Schools jumped to ban the device, and in 1988, California put an end to pagers on campus due to their noise disturbances in classrooms and their connotations with drug use. Many students sided against the ban, arguing that pagers were unfairly connected with the drug trade, and that there were valid reasons for students to have them at school. To their defeat, the battle for pagers at school was over.
Teens still snuck in and hid pagers, disobeying the ban. The pager fad soon died out, eclipsed by the cell phone, and then: the smartphone.
Although the pager ban is a thing of the past, the ban on the devices at schools is eerily familiar to the Los Angeles Unified School District’s proposed cell phone ban in January 2025.
Next year, the school district will become one of the largest in the country to ban the use of phones on all campuses. According to District Board Member Nick Melvoin, the implementation of a phone ban gives students a chance to learn free of distractions.
“Students are just glued to their phones. Texting, walking in the hallways with their face down,” stated Melvoin in an interview with KCAL News in June. “They’re not even talking to each other.”
Melvoin and many other advocates driving this change in policy argue that phones on campuses are a social barrier which limits students’ success in learning together and are associated with deteriorating mental health.
The rise of portable phones and the ability to access any information has definitely led to mental health to slowly but surely go on the decline. More and more teens are becoming insecure (my friend constantly compares himself to bodybuilders with torsos like greek gods), mentally ill, and just morally lopsided where egos and depression are on the rise, and humility and basic human kindness is seen as obsolete.
In an LAUSD regular board meeting on June 18, Board Member Kelly Gonez, another promoter of the cell phone ban, argues that it’s important for the District to “take proactive steps in addressing these challenges when students are in our care, and updating our cell phone policy will help ensure we can focus on learning during the school day.”
A number of students who I have talked to at Marshall agree with the District’s claim that the prohibition of cell phones on school grounds can promote learning and mental health (myself included). I’ve lost count of the number of times where, instead of completing an essay on In Cold Blood, I’ve reached for my phone to watch Payton Talbott get a knockout win over Yanis Ghemmouri. This constant use of screens is stress-inducing and detracts from the amount that students are able to focus.
However, the move to ban phones isn’t practical, and is unfair to students throughout the district.

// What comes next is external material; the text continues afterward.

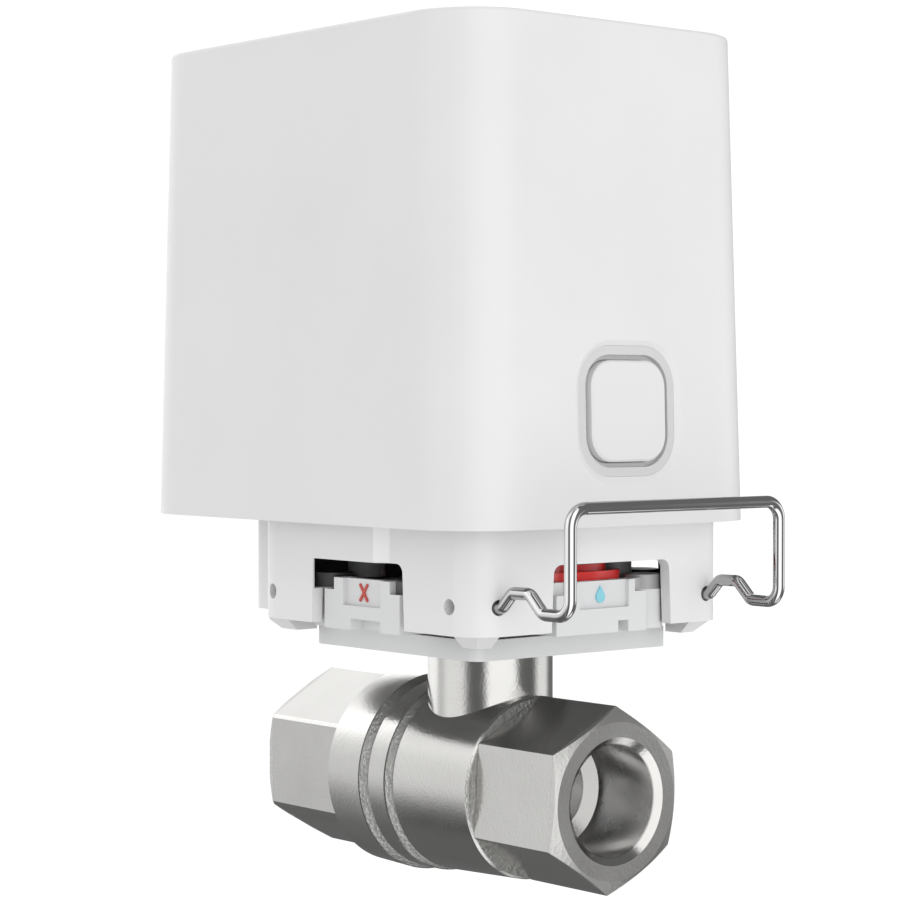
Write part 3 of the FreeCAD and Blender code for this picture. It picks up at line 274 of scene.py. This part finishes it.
def nickel(name, grooves, rough=0.17):
    """Satin nickel plate over machined brass: soft clouds of gloss, fine pits, ring-shaped tool marks on the end faces,
    and a pebbled as-cast surface in the places given as (y0, y1, r0, r1)."""
    col = (0.60, 0.595, 0.58)
    m = Mat(name, col, rough, 1.0)
    x, y, z = m.xyz()
    r2 = m.math("ADD", m.math("MULTIPLY", x, x), m.math("MULTIPLY", z, z))
    r = m.math("SQRT", r2)
    mask = None
    for (y0, y1, r0, r1) in grooves:
        a = m.math("MULTIPLY", m.math("GREATER_THAN", y, y0 * MM), m.math("LESS_THAN", y, y1 * MM))
        a = m.math("MULTIPLY", a, m.math("MULTIPLY", m.math("GREATER_THAN", r, r0 * MM), m.math("LESS_THAN", r, r1 * MM)))
        mask = a if mask is None else m.math("MAXIMUM", mask, a)
    broad = m.noise(45.0, 5.0, 0.6)
    base = m.ramp(broad, [(0.25, tint(col, 0.95)), (0.75, tint(col, 1.05))])
    cast_n = m.voronoi(1500.0)
    cast_f = m.noise(2100.0, 4.0, 0.65)
    # the grooves are painted darker: partly the duller as-cast surface, partly painted shade in the recess
    base = m.mix(m.math("MULTIPLY", mask, 0.6), base, (0.40, 0.40, 0.385))
    nx, ny, nz = m.xyz(m.geo.outputs["Normal"])
    # painted light: the bored walls are satin and painted brighter; painted shade: the shoulder at the end of each bore
    # is painted darker
    bore_painted_light = m.math("LESS_THAN", r, 9.45 * MM)
    axial = m.math("GREATER_THAN", m.math("ABSOLUTE", ny), 0.5)
    shoulder_painted_shade = m.math("MULTIPLY", bore_painted_light, axial)
    bore_painted_light = m.math("MULTIPLY", bore_painted_light, m.math("SUBTRACT", 1.0, axial))
    base = m.mix(bore_painted_light, base, (0.87, 0.865, 0.86))
    base = m.mix(shoulder_painted_shade, base, (0.40, 0.395, 0.385))
    m.color(base)
    ends = m.math("MAXIMUM", m.math("LESS_THAN", y, -31.5 * MM), m.math("GREATER_THAN", y, 45.3 * MM))
    face = m.math("MULTIPLY", ends, m.math("GREATER_THAN", m.math("ABSOLUTE", ny), 0.9))
    # the turned bevel round each end keeps a coarser, blasted look
    rim = m.math("MAXIMUM", m.math("LESS_THAN", y, -30.44 * MM), m.math("GREATER_THAN", y, 44.6 * MM))
    rim = m.math("MULTIPLY", rim, m.math("GREATER_THAN", r, 10.6 * MM))
    cloud = m.noise(150.0, 4.0, 0.6)
    rr = m.rng(cloud, rough - 0.04, rough + 0.06, 0.3, 0.7)
    rr = m.math("ADD", rr, m.math("MULTIPLY", mask, 0.28))
    rr = m.math("ADD", rr, m.math("MULTIPLY", bore_painted_light, 0.07))
    rr = m.math("ADD", rr, m.math("MULTIPLY", m.math("MAXIMUM", face, rim), 0.25))
    m.rough(rr)
    grain = m.noise(2300.0, 2.0, 0.55)
    m.bump(grain, 0.85, 0.000026)
    m.bump(m.math("MULTIPLY", rim, m.math("ADD", cast_n, cast_f)), 0.7, 0.00005)
    ripple = m.noise(420.0, 2.0, 0.5)
    m.bump(ripple, 0.35, 0.00003)
    # machined end faces: rings round the axis, only where the surface faces along Y
    ring = m.math("SINE", m.math("MULTIPLY", r, 24000.0))
    m.bump(m.math("MULTIPLY", face, ring), 0.30, 0.0000025)
    hgt = m.math("MULTIPLY", mask, m.math("ADD", cast_n, cast_f))
    m.bump(hgt, 0.9, 0.00012)
    return m


M["nickel_body"] = nickel("nickel_body", [(6.95, 8.43, 0, 16.62), (-12.2, -11.9, 13.2, 15.6)])
M["nickel_adapter"] = nickel("nickel_adapter", [(13.3, 14.72, 0, 17.3)])
M["clip_wire"] = metal("clip_wire", (0.72, 0.72, 0.72), 0.055, 0.03, 0.0, "Y", 900.0, 0.0000012)
M["chrome_ball"] = metal("chrome_ball", (0.78, 0.78, 0.78), 0.06, 0.02, grain_h=0.0000008)
M["stem_steel"] = metal("stem_steel", (0.50, 0.49, 0.46), 0.28, 0.05, 0.3, "Z")
M["brass_nut"] = metal("brass_nut", (0.63, 0.45, 0.18), 0.25, 0.08, 0.3, "Z")
M["brass_pinion"] = metal("brass_pinion", (0.66, 0.48, 0.20), 0.22, 0.06)
M["spring_steel"] = metal("spring_steel", (0.42, 0.42, 0.43), 0.3, 0.06)
M["screw_steel"] = metal("screw_steel", (0.50, 0.50, 0.51), 0.3, 0.06)
M["shaft_steel"] = metal("shaft_steel", (0.55, 0.55, 0.55), 0.18, 0.04, 0.3, "Z")
M["motor_can"] = metal("motor_can", (0.55, 0.55, 0.55), 0.25, 0.05, 0.2, "Z", 500.0)
M["contact_metal"] = metal("contact_metal", (0.70, 0.68, 0.62), 0.2, 0.05)


def board_mat():
    m = Mat("board", (0.012, 0.09, 0.04), 0.35)
    x, y, z = m.xyz()
    tr = m.voronoi(420.0, feature="F2")
    lines = m.ramp(tr, [(0.30, (0.010, 0.085, 0.036)), (0.36, (0.016, 0.13, 0.055)), (0.42, (0.010, 0.085, 0.036))])
    m.color(lines)
    m.bump(m.noise(900.0, 2.0), 0.2, 0.00001)
    m.b.inputs["Coat Weight"].default_value = 0.4
    return m


M["board"] = board_mat()


def cell_mat():
    m = Mat("cell_wrap", (0.05, 0.14, 0.24), 0.25)
    x, y, z = m.xyz()
    band = m.wave(30.0, "Z", distortion=0.0, detail=0.0)
    m.color(m.ramp(band, [(0.35, (0.04, 0.12, 0.22)), (0.45, (0.55, 0.56, 0.57))], "CONSTANT"))
    m.bump(m.noise(500.0, 3.0), 0.2, 0.00002)
    m.b.inputs["Coat Weight"].default_value = 0.3
    return m


M["cell_wrap"] = cell_mat()

slots = {s["node"]: s["material_slot"] for s in frame["record"]["subparts"]}
for name, ob in NODES.items():
    ob.data.materials.clear()
    ob.data.materials.append(M[slots[name]].m)


# ------------------------------------------------------------------ camera
cam_data = bpy.data.cameras.new("camera")
cam = bpy.data.objects.new("camera", cam_data)
bpy.context.collection.objects.link(cam)
YAW, PITCH = math.radians(39.85), math.radians(1.20)
d = Vector((math.sin(YAW) * math.cos(PITCH), math.cos(YAW) * math.cos(PITCH), -math.sin(PITCH)))
rt = Vector((math.cos(YAW), -math.sin(YAW), 0))
up = rt.cross(d)
K = 1.08 * MM
TGT = (Vector((0, 0, 52.88)) + rt * -6.59) * K
LOC = TGT - d * 413.3 * K
cam.matrix_world = Matrix(((rt.x, up.x, -d.x, LOC.x), (rt.y, up.y, -d.y, LOC.y), (rt.z, up.z, -d.z, LOC.z), (0, 0, 0, 1)))
cam_data.sensor_width = 36.0
cam_data.lens = 2584.0 / 900.0 * 36.0
cam_data.clip_start = 0.01
cam_data.clip_end = 20.0
bpy.context.scene.camera = cam

# ------------------------------------------------------------------ floor, world, lights
bm = bmesh.new()
bmesh.ops.create_grid(bm, x_segments=2, y_segments=2, size=6.0)
me = bpy.data.meshes.new("floor")
bm.to_mesh(me)
bm.free()
floor = bpy.data.objects.new("floor", me)
floor.location = (0, 0, -0.26)
bpy.context.collection.objects.link(floor)
fm = bpy.data.materials.new("floor")
fm.use_nodes = True
ft = fm.node_tree
ft.nodes.clear()
fo = ft.nodes.new("ShaderNodeOutputMaterial")
fe = ft.nodes.new("ShaderNodeEmission")
fe.inputs["Color"].default_value = (1, 1, 1, 1)
fe.inputs["Strength"].default_value = 1.05
ft.links.new(fe.outputs[0], fo.inputs["Surface"])
me.materials.append(fm)
floor.visible_diffuse = False
floor.visible_glossy = False
floor.visible_transmission = False
floor.visible_shadow = False

world = bpy.data.worlds.new("studio")
bpy.context.scene.world = world
world.use_nodes = True
if hasattr(world, "cycles") and hasattr(world.cycles, "sampling_method"):
    world.cycles.sampling_method = "NONE"
wt = world.node_tree
wt.nodes.clear()


def wnode(kind, **kw):
    n = wt.nodes.new(kind)
    for k, v in kw.items():
        setattr(n, k, v)
    return n


def wmath(op, a, b=None):
    n = wnode("ShaderNodeMath", operation=op)
    for i, v in enumerate((a, b)):
        if v is None:
            continue
        if hasattr(v, "links"):
            wt.links.new(v, n.inputs[i])
        else:
            n.inputs[i].default_value = v
    return n.outputs[0]


def wcurve(src, table, lo, hi, top=2.0):
    """A brightness read from a table over lo..hi of the input."""
    f = wmath("DIVIDE", wmath("SUBTRACT", src, lo), hi - lo)
    n = wnode("ShaderNodeValToRGB")
    wt.links.new(f, n.inputs["Fac"])
    e = n.color_ramp.elements
    while len(e) > 1:
        e.remove(e[-1])
    for i, (a, v) in enumerate(table):
        c = (v / top, v / top, v / top, 1)
        pos = (a - lo) / (hi - lo)
        if i == 0:
            e[0].position = pos
            e[0].color = c
        else:
            e.new(pos).color = c
    g = wnode("ShaderNodeSeparateColor")
    wt.links.new(n.outputs["Color"], g.inputs[0])
    return wmath("MULTIPLY", g.outputs[0], top)


def wlerp(f, a, b):
    """a where f is 0, b where f is 1"""
    return wmath("ADD", wmath("MULTIPLY", wmath("SUBTRACT", 1.0, f), a), wmath("MULTIPLY", f, b))


tc = wnode("ShaderNodeTexCoord")
sep = wnode("ShaderNodeSeparateXYZ")
wt.links.new(tc.outputs["Generated"], sep.inputs[0])
# azimuth of the studio in degrees: 0 towards the front left corner of the head, positive towards the outlet's right
back = Vector((-d.x, -d.y)).normalized()
rgt = Vector((rt.x, rt.y))
along = wmath("ADD", wmath("MULTIPLY", sep.outputs[0], back.x), wmath("MULTIPLY", sep.outputs[1], back.y))
side = wmath("ADD", wmath("MULTIPLY", sep.outputs[0], rgt.x), wmath("MULTIPLY", sep.outputs[1], rgt.y))
AZ = wmath("MULTIPLY", wmath("ARCTAN2", side, along), 180.0 / math.pi)
EL = sep.outputs[2]

# soft light for matt surfaces: large diffusers behind on the left and in front, a pale table below
DIFF_AZ = [(-180, 0.12), (-168, 0.12), (-160, 2.6), (-152, 2.6), (-144, 2.09), (-136, 0.81), (-128, 1.16), (-118, 0.95), (-100, 0.88), (-50, 0.81), (-20, 0.95), (20, 1.45),
           (50, 1.19), (70, 1.04), (90, 0.96), (110, 0.86), (125, 0.83), (140, 0.91), (152, 1.62), (160, 2.28), (168, 0.12), (180, 0.12)]
DIFF_EL = [(-1, 0.55), (-0.75, 0.8), (-0.45, 1.2), (-0.1, 1.3), (0.3, 1.22), (0.75, 0.95), (1, 0.6)]
diff = wmath("MULTIPLY", wcurve(AZ, DIFF_AZ, -180, 180, 3.0), wcurve(EL, DIFF_EL, -1, 1))
diff = wmath("MULTIPLY", diff, 0.835)

# what polished metal mirrors: white cards with black flags between them
GLOSS_AZ = [(-180, 1.5), (-117, 1.5), (-111, 0.95), (-106, 0.82), (-99, 0.86), (-88, 1.24), (-52, 1.24), (-42, 0.27), (-36, 0.16), (-14, 0.16),
            (-4, 1.5), (44, 1.5), (54, 0.22), (60, 0.19), (84, 0.16), (88, 0.28), (93, 0.8), (99, 1.25), (122, 1.2), (136, 0.2), (166, 0.2), (178, 1.5), (180, 1.5)]
LEFT_EL = [(-1, 0.1), (-0.64, 0.11), (-0.585, 0.12), (-0.54, 0.15), (-0.485, 0.2), (-0.42, 0.28), (-0.35, 0.43), (-0.27, 0.62), (-0.19, 0.84), (-0.11, 0.94),
           (0.0, 1.0), (0.2, 1.04), (0.32, 1.03), (0.42, 0.95), (0.55, 0.87), (0.8, 0.9), (0.92, 0.6), (1, 0.6)]
UP_AZ = [(-180, 0), (-140, 0), (-120, 1), (-96, 1), (-82, 0), (180, 0)]
UP_EL = [(-1, 1), (0.14, 1), (0.3, 1.15), (0.376, 1.38), (0.44, 1.6), (0.52, 1.5), (0.6, 1.3), (0.75, 1), (1, 1)]
BACK_AZ = [(-180, 1), (-158, 1), (-140, 0), (150, 0), (165, 1), (180, 1)]
BACK_EL = [(-1, 0), (-0.22, 0), (-0.06, 1), (1, 1)]
RIGHT_EL = [(-1, 0.6), (-0.85, 1.0), (0.8, 1.0), (0.92, 0.6), (1, 0.6)]
RIGHT = [(-180, 0), (-60, 0), (-10, 1), (150, 1), (165, 0), (180, 0)]
FLAG_AZ = [(-180, 0), (52, 0), (62, 1), (150, 1), (165, 0), (180, 0)]
FLAG_EL = [(-1, 0), (-0.72, 0), (-0.68, 1), (-0.3, 1), (-0.12, 0), (0.12, 0), (0.25, 1), (0.8, 1), (0.95, 0), (1, 0)]
gl = wcurve(AZ, GLOSS_AZ, -180, 180)
gl = wmath("MULTIPLY", gl, wlerp(wcurve(AZ, RIGHT, -180, 180), wcurve(EL, LEFT_EL, -1, 1), wcurve(EL, RIGHT_EL, -1, 1)))
flag = wmath("MULTIPLY", wcurve(AZ, FLAG_AZ, -180, 180), wcurve(EL, FLAG_EL, -1, 1))
gl = wlerp(flag, gl, 0.16)
gl = wmath("MULTIPLY", gl, wlerp(wcurve(AZ, UP_AZ, -180, 180), 1.0, wcurve(EL, UP_EL, -1, 1)))
table = wmath("MULTIPLY", wcurve(AZ, BACK_AZ, -180, 180), wmath("SUBTRACT", 1.0, wcurve(EL, BACK_EL, -1, 1)))
gl = wlerp(table, gl, 0.15)

lp = wnode("ShaderNodeLightPath")
# the undersides that the metal mirrors stay dark
LOW = [(-1, 0.12), (-0.15, 0.12), (0.1, 1), (1, 1)]
dim = wlerp(wmath("MINIMUM", lp.outputs["Glossy Depth"], 1.0), 1.0, wcurve(EL, LOW, -1, 1))
lit = wlerp(lp.outputs["Is Diffuse Ray"], gl, wmath("MULTIPLY", diff, dim))
level = wlerp(lp.outputs["Is Camera Ray"], lit, 1.05)
bg = wnode("ShaderNodeBackground")
bg.inputs["Color"].default_value = (1, 1, 1, 1)
wt.links.new(level, bg.inputs["Strength"])
wo = wnode("ShaderNodeOutputWorld")
wt.links.new(bg.outputs[0], wo.inputs["Surface"])

scene = bpy.context.scene
scene.view_settings.view_transform = "Standard"
scene.view_settings.look = "None"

One of the major problems with L.A. Unified’s proposal is the vagueness of the ban. The last update on the District’s phone ban proposal was in June, and they have yet to address how the ban would be implemented, leaving students, teachers, and parents in the dark. They propose that the ban would be carried out throughout all campuses, but how?
If the District was to pursue an all-day ban, there would be a great deal of phones to supervise and look after, meaning more money would go towards enforcing the ban. If the District were to move towards banning them in classrooms, students may find it difficult to adapt to a phone-free classroom, seeking distractions elsewhere. These key questions are a reason L.A. Unified needs to remain transparent in decision making.

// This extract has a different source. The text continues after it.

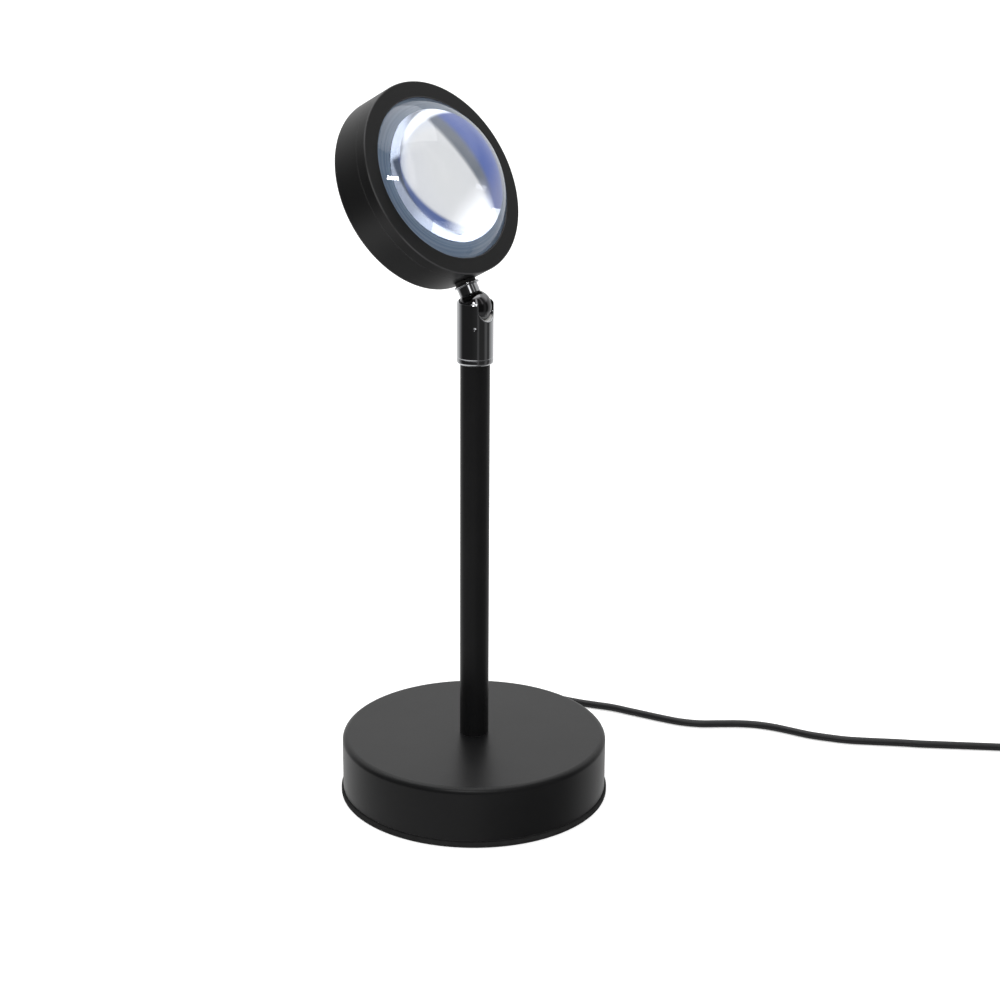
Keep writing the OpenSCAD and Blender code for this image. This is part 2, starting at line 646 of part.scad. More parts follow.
// A strap round all the coil's turns, on the side away from its ends
module coil_tie() {
    in_x = sqrt(pow(coil_in_r - lead_r, 2) - pow(strap_w/2, 2)) - strap_gap;
    out_x = coil_out_r + lead_r + strap_gap;
    low = coil_z - lead_r - strap_gap;
    high = coil_z + (coil_layers - 1)*layer_pitch + lead_r + strap_gap;
    color([0.08, 0.08, 0.08]) translate(coil_centre) rotate([0, 0, coil_angle + 180]) rotate([90, 0, 0])
        translate([0, 0, -strap_w/2]) linear_extrude(strap_w) difference() {
            translate([in_x - strap_t, low - strap_t])
                square([out_x - in_x + 2*strap_t, high - low + 2*strap_t]);
            translate([in_x, low]) square([out_x - in_x, high - low]);
        }
}

// Plug: +Z of this frame points out of the plug along the cord's heading, and +Y is up
module at_plug() { translate(plug_at) rotate([0, 0, coil_angle + 90]) rotate([90, 0, 90]) children(); }
module rounded_bar(size, edge) {
    linear_extrude(size.z) union() {
        square([size.x - 2*edge, size.y], center = true);
        square([size.x, size.y - 2*edge], center = true);
        for (x = [-1, 1], y = [-1, 1]) translate([x*(size.x/2 - edge), y*(size.y/2 - edge)])
            circle(r = edge, $fn = 32);
    }
}
module usb_grip() {
    color([0.08, 0.08, 0.08]) at_plug() {
        cylinder(r1 = lead_r + 0.5, r2 = lead_r + 1.6, h = grip_neck);
        translate([0, 0, grip_neck - eps]) rounded_bar(grip_size, grip_edge);
    }
}
module usb_shell() {
    z0 = grip_neck + grip_size.z;
    color([0.75, 0.76, 0.78]) at_plug() difference() {
        translate([0, 0, z0 - eps]) rounded_bar(shell_size, 0.4);
        translate([0, 0, z0 + 1]) rounded_bar([shell_size.x, shell_size.y, shell_size.z]
            - 2*shell_wall*[1, 1, 0], 0.2);
        for (x = [-1, 1]) translate([x*2.6 - 1, -4, z0 + 5]) cube([2, 8, 2]);
    }
}
module usb_tongue() {
    z0 = grip_neck + grip_size.z + 1;
    color([0.92, 0.92, 0.9]) at_plug()
        translate([-shell_size.x/2 + shell_wall + 0.2, -shell_size.y/2 + shell_wall, z0])
            cube([shell_size.x - 2*shell_wall - 0.4, tongue_t, shell_size.z - 1.4]);
}
module usb_contacts() {
    z0 = grip_neck + grip_size.z + 1.6;
    color([0.85, 0.68, 0.25]) at_plug() for (x = [-3.5, -1, 1, 3.5])
        translate([x - 0.5, -shell_size.y/2 + shell_wall + tongue_t, z0]) cube([1, 0.15, shell_size.z - 3]);
}

foot_pad();
bottom_plate();
plate_screws();
base_cover();
ballast();
base_nipple();
base_washer();
base_nut();
cord_bush();
base_lead();
stem_tube();
stem_wires();
core_bush();
knuckle_sleeve();
wave_washer();
ball_seat();
ball_neck();
neck_washer();
neck_pad();
neck_nut();
rear_housing();
front_bezel();
lens();
lens_gasket();
filter_disc();
retaining_ring();
reflector();
led_board();
led_emitter();
heat_sink();
led_screws();
driver_board();
driver_screws();
ir_receiver();
head_wires();
cord_run();
cord_coil();
cord_tail();
coil_tie();
usb_grip();
usb_shell();
usb_tongue();
usb_contacts();
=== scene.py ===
# %% [markdown]
# # A sunset projection lamp
#
# This small desk lamp throws a round pool of coloured light on a wall. It has a weighted disc for a base, one
# straight tube, a chrome ball knuckle and a drum that holds a thick domed lens. On the real lamp nearly every
# piece is turned or pressed round, so nearly every piece here is a profile carried round an axis. Sizes are
# in millimetres, like the lamp's drawing, and become metres only when a mesh is made.
#
# The frame brings the lamp's solids, each in its place. A solid whose shape is right keeps it and only gets a
# finish. The others are made again here with softer edges, and each new piece says which solid it stands for.

# %% Load the frame
import json
import math
import bmesh
import bpy
import numpy as np
from mathutils import Matrix, Vector


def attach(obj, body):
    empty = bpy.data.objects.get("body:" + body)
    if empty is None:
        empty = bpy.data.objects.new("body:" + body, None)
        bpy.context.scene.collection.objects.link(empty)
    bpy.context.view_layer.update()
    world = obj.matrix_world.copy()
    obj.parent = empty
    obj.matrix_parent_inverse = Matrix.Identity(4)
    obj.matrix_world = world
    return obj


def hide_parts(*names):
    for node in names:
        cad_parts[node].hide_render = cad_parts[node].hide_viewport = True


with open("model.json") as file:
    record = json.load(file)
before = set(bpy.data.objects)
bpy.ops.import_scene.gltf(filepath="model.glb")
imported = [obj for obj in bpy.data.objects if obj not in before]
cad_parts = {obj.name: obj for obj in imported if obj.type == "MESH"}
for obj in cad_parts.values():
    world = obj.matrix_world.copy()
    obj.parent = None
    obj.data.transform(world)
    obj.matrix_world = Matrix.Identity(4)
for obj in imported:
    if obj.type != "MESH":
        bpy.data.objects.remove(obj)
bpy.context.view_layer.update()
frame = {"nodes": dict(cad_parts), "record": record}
nodes = frame["nodes"]
MM = 0.001

# %% [markdown]
# ## The camera
#
# The photograph was taken from a little above the lamp's top, with a long lens, so the stem's sides are
# almost parallel. The camera's three directions were solved from the rims of the base and the head, which
# are circles on the real lamp. A camera could also be aimed with a Track To constraint, but the picture
# leans by a third of a degree, and a matrix holds that too.

# %% Place the camera
def new_object(name, data):
    """An object that holds the data, linked to the scene."""
    made = bpy.data.objects.new(name, data)
    bpy.context.scene.collection.objects.link(made)
    return made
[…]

The biggest issue with the phone ban is that students would feel it breaches their right to safety and privacy. It’s a dangerous thing to start banning smartphones campus-wide when not all students are distracted by them. Sure, I do sometimes look at my phone when I don’t want to do work, but eliminating the phone would only shift the distraction onto outside influences. Similar to the beeper bans of the 80s, not allowing students to use their phones is unfair to students who are responsible enough to put away their phones during class, or ones who merely send out one or two texts without getting distracted from lessons.
In addition, by taking phones away from students, there can be more damage done than good in emergency situations. Banning cellphones will only cause more harm due to circumstances that should be thought of when a student is away from the people they need to keep in contact with in case of an emergency. One of my friends uses his phone during school to call their mom, asking when they can pick them up from school for a doctor’s appointment. Many of my peers feel that having a phone allows them to have communication with parents during lockdowns and school shootings — a threat which has become more prominent by the day. By removing a crucial modern way of communication from the students’ hands, parents become impacted by the ban too. I understand the difficulty parent’s feel, trying to communicate with their child about which gate of the school they should meet at.
What troubles me the most with the ban is the fact that I feel violated. The United States Constitution emphasizes the right for an individual to own and control their own property, and the impending ban on smartphones for all District campuses is an extremely restrictive proposition which would suffocate students. Many of my friends (including me) can draw similarities between the potential phone ban and the gun control debates throughout the United States, but guns are lethal weapons — phones aren’t.
Although phones are a distraction in school which serve as roadblocks for learning, the District must acknowledge that taking phones away from students makes us feel neglected. To me, just the thought that I have a phone on me makes me feel assured that I am safe.
I admit, there doesn’t seem to be a solution for the use of smartphones at school that will satisfy everyone. But if the District wants to appease student views, they need to implement a phone policy which prioritizes learning safe and responsible phone use instead of one which limits use entirely.